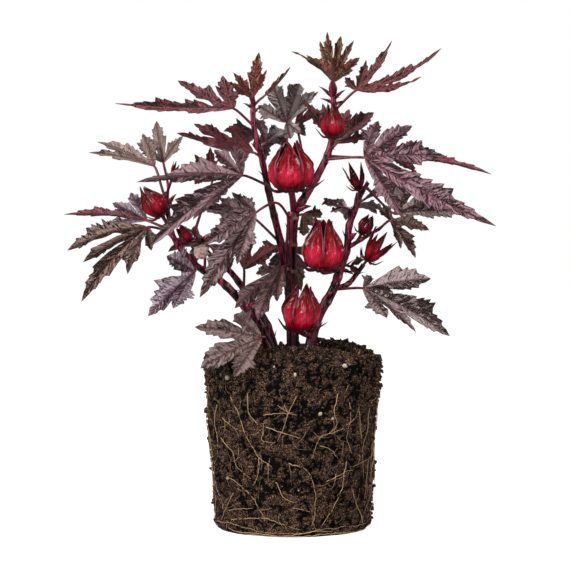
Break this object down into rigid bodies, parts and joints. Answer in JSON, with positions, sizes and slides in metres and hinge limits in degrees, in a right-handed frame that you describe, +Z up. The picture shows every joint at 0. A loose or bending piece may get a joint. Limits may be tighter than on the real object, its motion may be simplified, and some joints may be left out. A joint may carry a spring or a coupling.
{
  "type": "cranberry hibiscus plant on its bare root ball",
  "caption": "Dark-leaved cranberry hibiscus with red calyces on a bare, pot-shaped root ball that stands on its flat base.",
  "frame": {"origin": "centre of the root ball's flat underside, on the surface that it stands on", "axes": "+Z up along the plant's height; -Y towards the viewer, whose side the calyces face; +X to the viewer's right"},
  "size_m": [0.3849, 0.2025, 0.4458],
  "materials": {
    "soil": "matte",
    "stem": "satin",
    "leaf": "satin",
    "leaf_maroon": "satin",
    "leaf_young": "satin",
    "calyx": "gloss",
    "calyx_dark": "gloss",
    "bloom": "matte"
  },
  "bodies": {
    "root": {"root_ball": "soil", "stem_centre": "stem", "stem_right": "stem", "stem_low_left": "stem", "stem_behind_left": "stem", "leaf_top_left": "leaf_maroon", "leaf_shoot_left": "leaf_young", "leaf_shoot_right": "leaf_young", "leaf_left_maroon": "leaf_maroon", "leaf_behind_leader": "leaf", "leaf_top_centre": "leaf", "leaf_centre_back": "leaf_maroon", "leaf_tip_back": "leaf_young", "leaf_tip_front": "leaf_young", "leaf_top_right": "leaf_maroon", "leaf_behind_calyx": "leaf_maroon", "leaf_right_big": "leaf", "leaf_right_red": "leaf_maroon", "leaf_right_olive": "leaf", "leaf_right_small": "leaf", "leaf_right_low": "leaf", "leaf_far_left": "leaf", "leaf_far_left_back": "leaf", "leaf_left_mid": "leaf", "leaf_left_low": "leaf", "leaf_low_left": "leaf", "leaf_centre_left_big": "leaf", "leaf_behind_big_left": "leaf_maroon", "leaf_inner_left": "leaf", "leaf_drooping": "leaf", "leaf_red_inner": "leaf_maroon", "leaf_centre_low": "leaf", "leaf_over_rim": "leaf", "leaf_small_grey": "leaf", "leaf_round_olive": "leaf_young", "leaf_small_dark": "leaf", "leaf_back_left": "leaf", "leaf_back_right": "leaf", "leaf_back_high": "leaf", "leaf_back_low": "leaf", "calyx_centre": "calyx", "calyx_mid_right": "calyx", "calyx_low": "calyx", "calyx_top": "calyx_dark", "calyx_left": "calyx", "calyx_open": "calyx", "calyx_dark": "calyx_dark", "calyx_small_right": "calyx_dark", "calyx_bud_left": "calyx", "calyx_bud_far_left": "calyx", "bloom_spent": "bloom"}
  },
  "joints": []
}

-------

Your task =
Output every line above without altering anything.

Solution for this problem =
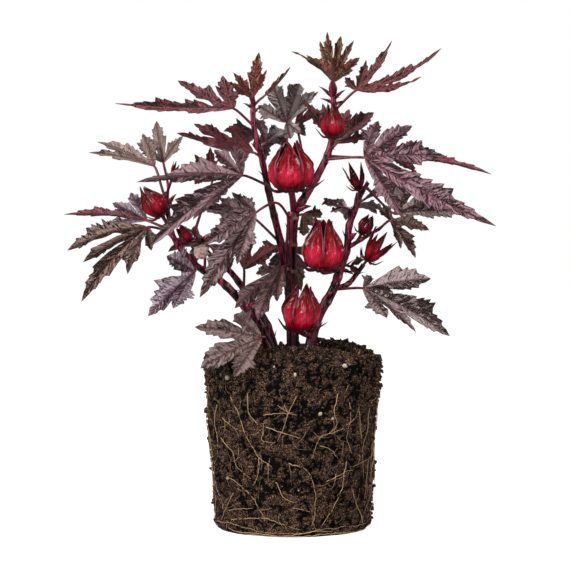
Break this object down into rigid bodies, parts and joints. Answer in JSON, with positions, sizes and slides in metres and hinge limits in degrees, in a right-handed frame that you describe, +Z up. The picture shows every joint at 0. A loose or bending piece may get a joint. Limits may be tighter than on the real object, its motion may be simplified, and some joints may be left out. A joint may carry a spring or a coupling.
{
  "type": "cranberry hibiscus plant on its bare root ball",
  "caption": "Dark-leaved cranberry hibiscus with red calyces on a bare, pot-shaped root ball that stands on its flat base.",
  "frame": {"origin": "centre of the root ball's flat underside, on the surface that it stands on", "axes": "+Z up along the plant's height; -Y towards the viewer, whose side the calyces face; +X to the viewer's right"},
  "size_m": [0.3849, 0.2025, 0.4458],
  "materials": {
    "soil": "matte",
    "stem": "satin",
    "leaf": "satin",
    "leaf_maroon": "satin",
    "leaf_young": "satin",
    "calyx": "gloss",
    "calyx_dark": "gloss",
    "bloom": "matte"
  },
  "bodies": {
    "root": {"root_ball": "soil", "stem_centre": "stem", "stem_right": "stem", "stem_low_left": "stem", "stem_behind_left": "stem", "leaf_top_left": "leaf_maroon", "leaf_shoot_left": "leaf_young", "leaf_shoot_right": "leaf_young", "leaf_left_maroon": "leaf_maroon", "leaf_behind_leader": "leaf", "leaf_top_centre": "leaf", "leaf_centre_back": "leaf_maroon", "leaf_tip_back": "leaf_young", "leaf_tip_front": "leaf_young", "leaf_top_right": "leaf_maroon", "leaf_behind_calyx": "leaf_maroon", "leaf_right_big": "leaf", "leaf_right_red": "leaf_maroon", "leaf_right_olive": "leaf", "leaf_right_small": "leaf", "leaf_right_low": "leaf", "leaf_far_left": "leaf", "leaf_far_left_back": "leaf", "leaf_left_mid": "leaf", "leaf_left_low": "leaf", "leaf_low_left": "leaf", "leaf_centre_left_big": "leaf", "leaf_behind_big_left": "leaf_maroon", "leaf_inner_left": "leaf", "leaf_drooping": "leaf", "leaf_red_inner": "leaf_maroon", "leaf_centre_low": "leaf", "leaf_over_rim": "leaf", "leaf_small_grey": "leaf", "leaf_round_olive": "leaf_young", "leaf_small_dark": "leaf", "leaf_back_left": "leaf", "leaf_back_right": "leaf", "leaf_back_high": "leaf", "leaf_back_low": "leaf", "calyx_centre": "calyx", "calyx_mid_right": "calyx", "calyx_low": "calyx", "calyx_top": "calyx_dark", "calyx_left": "calyx", "calyx_open": "calyx", "calyx_dark": "calyx_dark", "calyx_small_right": "calyx_dark", "calyx_bud_left": "calyx", "calyx_bud_far_left": "calyx", "bloom_spent": "bloom"}
  },
  "joints": []
}